As you see, the B section begins with the C#m chord. And I wanted to do something so I could connect the end of the A section (which is the 2nd ending) and the B section smoothly. Here's the part in question. (hear)

Let's look at the reharmonization of this part. (hear)

First of all, we see the C#Ø chord in the second bar. That chord signature is pronounced either C# minor 7 flat 5 or C# half-diminished.
It can also be written as C#m7(b5). The first chord is A9sus about which I explained several paragraphs back. And the second chord is the chord I installed to make a nice transition into the B section. The chord is D9, and it's analyzed as a SubV/VII (pronounced Sub five of seven) chord. I wanted to make some kind of dominant motion when the chord moves to C#Ø. In order to make a basic dominant motion, you need to place a dominant 7th chord whose root is a perfect 5th above the target chord's root. Here, our target chord is C#Ø, so you need to put G#7 in front of C#Ø. Furthermore, you can "substitute" that dominant 7th chord by replacing it with a dominant 7th chord whose root is a tritone away from the original chord's root. In this case the substitute chord will be D7. (D is a tritone away from G#.) Therefore, the D9 we see above, which essentially is D7 with an added tension, is a substitute dominant 7th chord (also called SubV) going toward C#Ø. And, since C# is the VII (seven) in the key of D, we call that D9 a SubV/VII (Sub five of seven).

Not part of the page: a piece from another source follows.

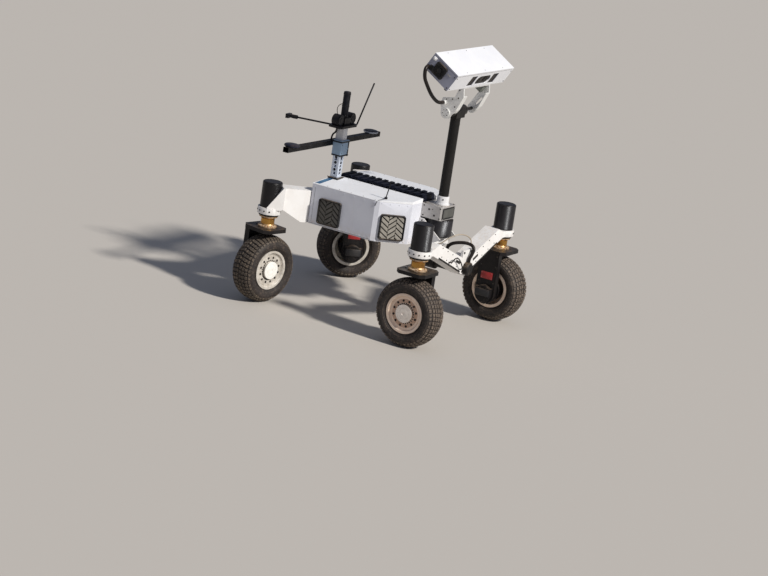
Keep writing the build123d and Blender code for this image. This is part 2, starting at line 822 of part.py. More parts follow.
# Rear arms: boxes from the hull's rear corners, with a clamp ring between two gussets
arm_run_x = wheel_base / 2 + hull_rear
arm_run_y = half_track - hull_half_width
arm_run = hypot(arm_run_x, arm_run_y)
arm_end = arm_run - arm_short
for name, side in (("rear_arm_right", -1), ("rear_arm_left", 1)):
    out = Vector(-arm_run_x / arm_run, side * arm_run_y / arm_run, 0)
    corner = Vector(hull_rear, side * hull_half_width, 0)
    arm_section = Plane(origin=corner, x_dir=out, z_dir=out.cross(Vector(0, 0, 1)))
    arm_floor = Plane(origin=corner, x_dir=out, z_dir=(0, 0, side))
    gusset_out = cap_dia / 2 + seat_gap + gusset_thick
    with BuildPart() as rear_arm:
        with BuildSketch(arm_section):
            Polygon(
                (-90, hull_base),
                (arm_level, hull_base),
                (arm_end, arm_end_base),
                (arm_end, arm_end_top),
                (0, arm_root_top),
                (-90, arm_root_top),
                align=None,
            )
        extrude(amount=2 * arm_root_width, both=True)
        with BuildSketch(arm_floor.offset(side * hull_base)):
            Polygon(
                (0, 0),
                (arm_end, -arm_end_half),
                (arm_end, arm_end_half),
                (-90, arm_root_width),
                (-90, 0),
                align=None,
            )
        extrude(amount=side * (arm_end_top - hull_base), mode=Mode.INTERSECT)
        with BuildSketch(arm_section):
            Polygon(
                (arm_end - 6, arm_end_base),
                (arm_end - 6, arm_end_top),
                (arm_end + 4, arm_end_top),
                (arm_run + 26, clamp_top + 6),
                (arm_run + 26, clamp_top - 6),
                (arm_end + 10, clamp_top - 6),
                align=None,
            )
        extrude(amount=gusset_out, both=True)
        with BuildSketch(Plane.XY.offset(clamp_base)):
            with Locations((-wheel_base / 2, side * half_track)):
                Circle(clamp_dia / 2)
        extrude(amount=clamp_height)
        with BuildSketch(Plane.XY.offset(clamp_top)):
            with Locations((-wheel_base / 2, side * half_track)):
                Circle(cap_dia / 2 + seat_gap)
        extrude(amount=cap_height, mode=Mode.SUBTRACT)
        with BuildSketch(arm_floor.offset(side * clamp_top)):
            with Locations((arm_run + cap_dia / 2, 0)):
                Rectangle(cap_dia, cap_dia + 2 * seat_gap)
        extrude(amount=side * cap_height, mode=Mode.SUBTRACT)
        with BuildSketch(Plane.XY.offset(hull_base)):
            Polygon(
                (hull_rear - seat_gap, -hull_half_width - seat_gap),
                (hull_front, -hull_half_width - seat_gap),
                (hull_front, hull_half_width + seat_gap),
                (hull_rear - seat_gap, hull_half_width + seat_gap),
                align=None,
            )
        extrude(amount=hull_height, mode=Mode.SUBTRACT)
    keep(name, rear_arm.part)

# Antenna post on a foot that follows the roof's slope
roof_slope = (roof_top - hull_top - 4) / (hull_half_width - trough_width / 2 - 6)


def roof_z(y):
    """Height of the roof panel's surface."""
    return hull_top + 4 + (hull_half_width - abs(y)) * roof_slope


half_foot = post_side / 2 + foot_margin
with BuildPart() as antenna_foot:
    with BuildSketch(Plane.YZ.offset(post_x - post_side / 2 - foot_margin / 2)):
        Polygon(
            (post_y - half_foot, roof_z(post_y - half_foot) + seat_gap),
            (post_y + half_foot, roof_z(post_y + half_foot) + seat_gap),
            (post_y + half_foot, post_foot_z + foot_thick),
            (post_y - half_foot, post_foot_z + foot_thick),
            align=None,
        )
    extrude(amount=post_side + foot_margin * 1.5)
keep("antenna_foot", antenna_foot.part)

# Post: a square tube with a row of round holes down each of its faces
post_base = post_foot_z + foot_thick + seat_gap
with BuildPart() as antenna_post:
    with BuildSketch(Plane.XY.offset(post_base)):
        with Locations((post_x, post_y)):
            Rectangle(post_side, post_side)
            Rectangle(post_side - 2 * post_wall, post_side - 2 * post_wall, mode=Mode.SUBTRACT)
    extrude(amount=post_top - post_base)
    hole_heights = [post_base + 24 + step * post_hole_step for step in range(3)]
    with BuildSketch(Plane.XZ.offset(-post_y + post_side)):
        with Locations(*[(post_x, height) for height in hole_heights]):
            Circle(post_hole_dia / 2)
    extrude(amount=-2 * post_side, mode=Mode.SUBTRACT)
    with BuildSketch(Plane.YZ.offset(post_x - post_side)):
        with Locations(*[(post_y, height) for height in hole_heights]):
            Circle(post_hole_dia / 2)
    extrude(amount=2 * post_side, mode=Mode.SUBTRACT)
keep("antenna_post", antenna_post.part)

# Radio box: it closes round the front and both sides of the post
with BuildPart() as antenna_box:
    with BuildSketch(Plane.XY.offset(box_base)):
        with Locations((post_x + (box_front - post_side / 2) / 2, post_y)):
            Rectangle(box_front + post_side / 2, 2 * box_half_width)
        with Locations((post_x, post_y)):
            Rectangle(post_side + 2 * seat_gap, post_side + 2 * seat_gap, mode=Mode.SUBTRACT)
    extrude(amount=box_height)
keep("antenna_box", antenna_box.part)

bar_x = post_x - post_side / 2 - bar_depth / 2 - seat_gap
with BuildPart() as antenna_bar:
    with BuildSketch(Plane.XY.offset(bar_z - bar_height / 2)):
        with Locations((bar_x, post_y + (bar_left - bar_right) / 2)):
            Rectangle(bar_depth, bar_left + bar_right)
    extrude(amount=bar_height)
keep("antenna_bar", antenna_bar.part)

with BuildPart() as bar_pucks:
    for reach in (puck_from_end - bar_right, bar_left - 1.4 * puck_from_end):
        with BuildSketch(Plane.XY.offset(bar_z + bar_height / 2 + seat_gap)):
            with Locations((bar_x, post_y + reach)):
                Circle(puck_dia / 2)
        extrude(amount=puck_height)
keep("bar_pucks", bar_pucks.part)

# Radio hub: a tray on the post with two round drums, and a stout tube antenna on the block between them
drum_z = radio_base + tray_thick + drum_dia / 2
with BuildPart() as radio_hub:
    with BuildSketch(Plane.XY.offset(radio_base + seat_gap)):
        with Locations((post_x, post_y)):
            RectangleRounded(tray_depth, tray_width, 20)
    extrude(amount=tray_thick)
    with BuildSketch(Plane.XY.offset(radio_base + tray_thick)):
        with Locations((post_x, post_y)):
            Rectangle(tray_depth * 0.6, drum_y)
    extrude(amount=drum_dia * 0.6)
    with BuildSketch(Plane.YZ.offset(post_x - drum_length / 2)):
        with Locations((post_y - drum_y, drum_z - 4), (post_y + drum_y, drum_z - 4)):
            Circle(drum_dia / 2)
    extrude(amount=drum_length)
    tube_base = radio_base + tray_thick + drum_dia * 0.6
    with BuildSketch(Plane.XY.offset(tube_base)):
        with Locations((post_x, post_y)):
            Circle(tube_antenna_dia / 2)
    extrude(amount=tube_antenna_top - tube_base)
    chamfer(radio_hub.faces().sort_by(Axis.Z)[-1].edges(), 3)
keep("radio_hub", radio_hub.part)

cable("hub_wire", [
    (post_x, post_y - tube_antenna_dia / 2 - seat_gap, 1140),
    (post_x, post_y - tube_antenna_dia / 2 - 50, 1140),
    (post_x, post_y - tube_antenna_dia / 2 - 72, 1110),
    (post_x, post_y - drum_y - 10, drum_z + drum_dia / 2 - 4.5),
], 4)

# A short cable drops from the hub's tray to the bar
cable("post_cable", [
    (post_x - 14, post_y - post_side / 2 - 12, radio_base),
    (post_x - 14, post_y - post_side / 2 - 12, radio_base - 30),
    (bar_x, post_y - post_side / 2 - 14, bar_z + 44),
    (bar_x, post_y - post_side / 2 - 14, bar_z + bar_height / 2 + seat_gap),
], 10)

# Thin rods: one reaches backwards from the hub, one bends up beside it, and a short one leans on the roof
tray_left = post_y + tray_width / 2 + whip_dia / 5 + seat_gap
tray_rear = post_x - tray_depth / 2 - seat_gap
rod_start = Vector(tray_rear - 1, post_y - 30, radio_base + 3)
rod_way = Vector(-284, -30, -8)
roof_rod_foot = Vector(112, -250, roof_z(-250) + seat_gap + 0.8)
roof_rod_way = Vector(18, 0, 90)
whip_rod = tube_along([
    (post_x + 6, tray_left, radio_base + 5),
    (post_x + 6, tray_left + 44, radio_base - 12),
    (post_x + 6, tray_left + 178, radio_base + 226),
], whip_dia)
with BuildPart() as radio_rods:
    with BuildSketch(Plane(origin=rod_start, z_dir=rod_way)):
        Circle(rod_dia / 2)
    extrude(amount=rod_way.length)
    with BuildSketch(Plane(origin=rod_start + rod_way * 0.78, z_dir=rod_way)):
        Circle(rod_end_dia / 2)
    extrude(amount=rod_way.length * 0.12)
    with BuildSketch(Plane(origin=rod_start + rod_way * 0.94, z_dir=rod_way)):
        Rectangle(46, 24)
    extrude(amount=18)
    add(whip_rod)
    with BuildSketch(Plane.XY.offset(roof_rod_foot.Z)):
        with Locations((roof_rod_foot.X, roof_rod_foot.Y)):
            Circle(9)
    extrude(amount=9)
    with BuildSketch(Plane(origin=roof_rod_foot + Vector(0, 0, 7), z_dir=roof_rod_way)):
        Circle(roof_rod_dia / 2)
    extrude(amount=roof_rod_way.length)
keep("radio_rods", radio_rods.part)

to_row = Location((-middle_x, middle_y, 0))
for piece in pieces:
    placed = piece.moved(to_row)
    placed.label = piece.label
    export_step(placed, f"parts/{piece.label}.step")
whole = Compound(children=pieces).bounding_box()
print(len(pieces), "pieces", whole.min, whole.max)
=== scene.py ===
import bpy
import bmesh
from math import asin, atan2, cos, pi, radians, sin
from mathutils import Matrix, Vector


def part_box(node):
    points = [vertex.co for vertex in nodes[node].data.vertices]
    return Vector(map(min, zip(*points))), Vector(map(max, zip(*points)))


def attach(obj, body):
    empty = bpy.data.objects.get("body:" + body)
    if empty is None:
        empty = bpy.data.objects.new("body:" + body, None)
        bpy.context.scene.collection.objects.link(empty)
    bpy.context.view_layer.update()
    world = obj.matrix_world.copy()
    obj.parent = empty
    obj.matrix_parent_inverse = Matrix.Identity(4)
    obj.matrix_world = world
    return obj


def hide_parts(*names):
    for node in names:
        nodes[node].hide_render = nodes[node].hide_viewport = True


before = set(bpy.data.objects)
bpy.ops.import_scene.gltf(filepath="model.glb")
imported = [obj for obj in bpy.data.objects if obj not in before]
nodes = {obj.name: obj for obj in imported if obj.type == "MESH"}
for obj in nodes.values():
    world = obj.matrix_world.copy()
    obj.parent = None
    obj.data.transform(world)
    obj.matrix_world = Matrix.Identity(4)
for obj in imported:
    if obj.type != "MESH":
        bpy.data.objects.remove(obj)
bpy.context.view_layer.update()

# HULL
# The body is folded aluminium sheet, powder coated white, screwed to a frame inside along its edges.
# Fine desert dust lies on its lower edges and in its corners.


def blank(name):
    """A new material and its node tree."""
    made = bpy.data.materials.new(name)
    made.use_nodes = True
    return made, made.node_tree


def noise(tree, scale, detail=3, rough=0.55, stretch=(1, 1, 1)):
    """Cloudy noise fixed to the piece, with a value near 0.5."""
    place = tree.nodes.new("ShaderNodeTexCoord")
    mapping = tree.nodes.new("ShaderNodeMapping")
    mapping.inputs["Scale"].default_value = stretch
    texture = tree.nodes.new("ShaderNodeTexNoise")
    texture.inputs["Scale"].default_value = scale
    texture.inputs["Detail"].default_value = detail
    texture.inputs["Roughness"].default_value = rough
    tree.links.new(place.outputs["Object"], mapping.inputs["Vector"])
    tree.links.new(mapping.outputs["Vector"], texture.inputs["Vector"])
    return texture.outputs["Fac"]


def ramp(value, low, high, start=0, end=1):
    """The value's stretch from low to high, eased into start to end."""
    tree = value.id_data
    reach = tree.nodes.new("ShaderNodeMapRange")
    reach.interpolation_type = "SMOOTHSTEP"
    reach.inputs["From Min"].default_value = low
    reach.inputs["From Max"].default_value = high
    reach.inputs["To Min"].default_value = start
    reach.inputs["To Max"].default_value = end
    tree.links.new(value, reach.inputs["Value"])
    return reach.outputs["Result"]


def feed(socket, value):
    """The socket takes a plain number, a plain colour or another node's output."""
    if isinstance(value, tuple):
        socket.default_value = (*value, 1)
    elif isinstance(value, (int, float)):
        socket.default_value = value
    else:
        socket.id_data.links.new(value, socket)


def combine(one, two, operation="MULTIPLY"):
    """Two values worked together, of which the first may be a plain number, or else the second."""
    tree = (two if isinstance(one, (int, float)) else one).id_data
    work = tree.nodes.new("ShaderNodeMath")
    work.operation = operation
    work.use_clamp = True
    feed(work.inputs[0], one)
    feed(work.inputs[1], two)
    return work.outputs["Value"]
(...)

Let's move on to bar 9-10. Here are the original changes. (hear)

And here are the reharmonized changes. (hear)

The first chord changed from C#m to C#Ø. Again, C#Ø is C#m7(b5), so that tells us that we added the 7th note to the original C#m chord and then flattened the 5th note. The flattening of the 5th was possible because the melody didn't reside on the 5th. Instead it's on the 11th of C#m, which is F# as you can see. The flattened 5th is G natural and it has a risk of crashing with the F# of the melody, but you can avoid that by placing the G natural in the chordal voicing an octave lower than the melody's range.

The second chord changed from F# to F#7(b5). I wanted to add an extra spice there. The melody, again, is on F# which is now the root of the chord of the moment, so I could alter the other chord tones as I liked. The flattened 5th in this F#7(b5), by the way, creates a tritone interval with the melody note. (C natural and F# are a tritone away.) This produces a high degree of tension. I knew I was moving into a relatively "safe" chord (Bm7) on the next change, so I thought I'd to take a chance here.

Let's move on to bar 10-12. Here are the original changes. (hear)

And here are the reharmonized changes. (hear)

I made a bold move here. This 3-bar phrase was to end with a D chord in the last bar, and I knew I would stick with that. I replaced D with DΔ7(13) (pronounced D major 7 thirteen), but those two are basically the same, at least function-wise. And, just like the previous Bm7 chord, this is the "safe" chord, which allowed me to venture before it. So, what I did was I placed three continuous dominant 9th chords in front of DΔ7(13). I took this idea from what I read about Debussy. He said something about his use of "floating chords" - chords which don't function in conventional ways. I can't quite remember what exactly those chords were or in what context he used them, but the notion of having chords that are "floating" have stuck with me ever since I read about it. And I tried the idea here. Those G9, F9 and Eb9 don't function in any conventional ways whatsoever. They are just there to sort of fill the time between the two safe chords.

Bar 13-14 are the same as bar 9-10, so we'll skip this.

Let's move on to bar 15-16. Here are the original changes. (hear)

And here are the reharmonized changes. (hear)

Bar 15 takes the same approach as bar 11. They are "floating" chords. And in bar 16, I decided to put some kind of D chord (functioning as I) for the first 2 beats and some kind of A chord (functioning as V) in the last 2 beats, because the next bar holds the D chord too. So, what I came up with as I chord is E/D (pronounced E on D), and what I came up with as V chord is Gm6/A (G minor 6 on A).

Let me begin with explaining E/D first. This means "E triad with D as bass". As you can see on the left, the notes in E triad are B, E and G#. Let's analyze each of those E triad notes in terms of D chord. B would be the 6th (or 13th), E would be the 9th and G# would be the #11th in a "D something" chord. Also, since the D chord here is a I chord, we're most likely to see a D major chord here, as opposed to D minor or D dominant. Therefore, we can say E/D is an alias for D69(#11) or D69(#4). I personally feel the both names are fine, but some people might argue that you can't have #11 without presence of the major 7th note, which we don't have in this case. I think it's a matter of opinion, though.

Let's look at Gm6/A. This chord is the same as A7sus(b9), pronounced A7 sus flat 9. If you look at each note from the top, G is the 7th against A, E is the 5th, D is the sus and Bb is the b9. Therefore we have A7sus(b9). Whether we call it Gm6/A or A7sus(b9) is completely a matter of choice.

The rest is the same as the beginning part of the tune, except at the very end. But that last chord, DΔ7(13) is simply a D chord with added diatonic tensions. Unlike typical pop songs of the era, this song ends with the melody at the 3rd note of the key, versus the 1st. This enables us to add the major 7 without hesitation. If the melody ends at the 1st note of the key, which in turn is the root of the last chord, then we would be safer to add the tension 6 instead of major 7. As I mentioned earlier in this analysis, the major 7 has a risk of crashing with the melody at the root, depending on its placement.